9. At the beginning of The Eighteenth Brumaire of Louis Napoleon (1852), Karl Marx famously comments on history repeating itself: ‘the first time as high tragedy, the second time as low farce’ (Carver, Citation1996, p. 31). While that may appear to be possible in history-understood-as-events (the way, in fact, that Marx employs his comment), in history-understood-as-process, it clearly is not.

10. There are similarities here with Sewell’s (Citation2008) work on the ‘temporalities of capitalism’.

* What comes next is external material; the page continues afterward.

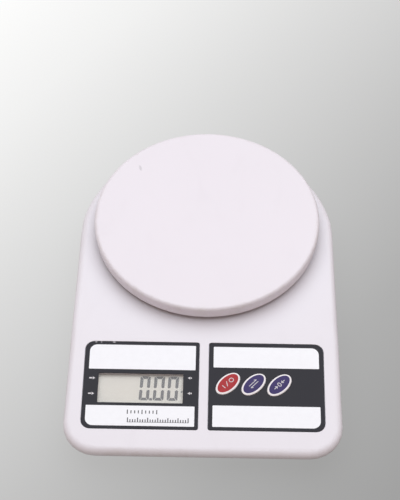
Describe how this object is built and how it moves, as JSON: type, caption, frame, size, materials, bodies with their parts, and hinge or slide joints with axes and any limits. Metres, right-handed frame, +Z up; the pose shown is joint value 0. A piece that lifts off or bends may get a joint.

11. We are grateful to Laszlo Czaban (University of Manchester) for sharing his reading of the Hungarian and English scholarly and media literatures with us, as well as for his views on the current state of Hungary’s political economy and politics. The interpretation developed here, however, is entirely our own.

12. ‘Kadarism’ refers to the partially liberalized, partly marketized, form of state-socialism that developed in Hungary during the political administration of Janos Kadar (General Secretary of the Hungarian Socialist Workers’ Party, 1956–88).

13. The Gini coefficient for Malaysia in 2009 was 0.46 (World Bank, Citation2017b) and for Hong Kong (in 2016) was 0.54 (Hong Kong SAR, Citation2017).

14. A recent – and internationally publicized – manifestation of which has been the disappearance of nearly US$700 million from the sovereign wealth fund, 1Malaysia Development Bhd., and the appearance of a very similar amount in the personal bank account of Prime Minister Najib Razak (Wall Street Journal, Citation2015).

15. The NEP may have been the only example in any capitalist political economy of a redistribution programme being consciously developed as a central element of an industrialization project.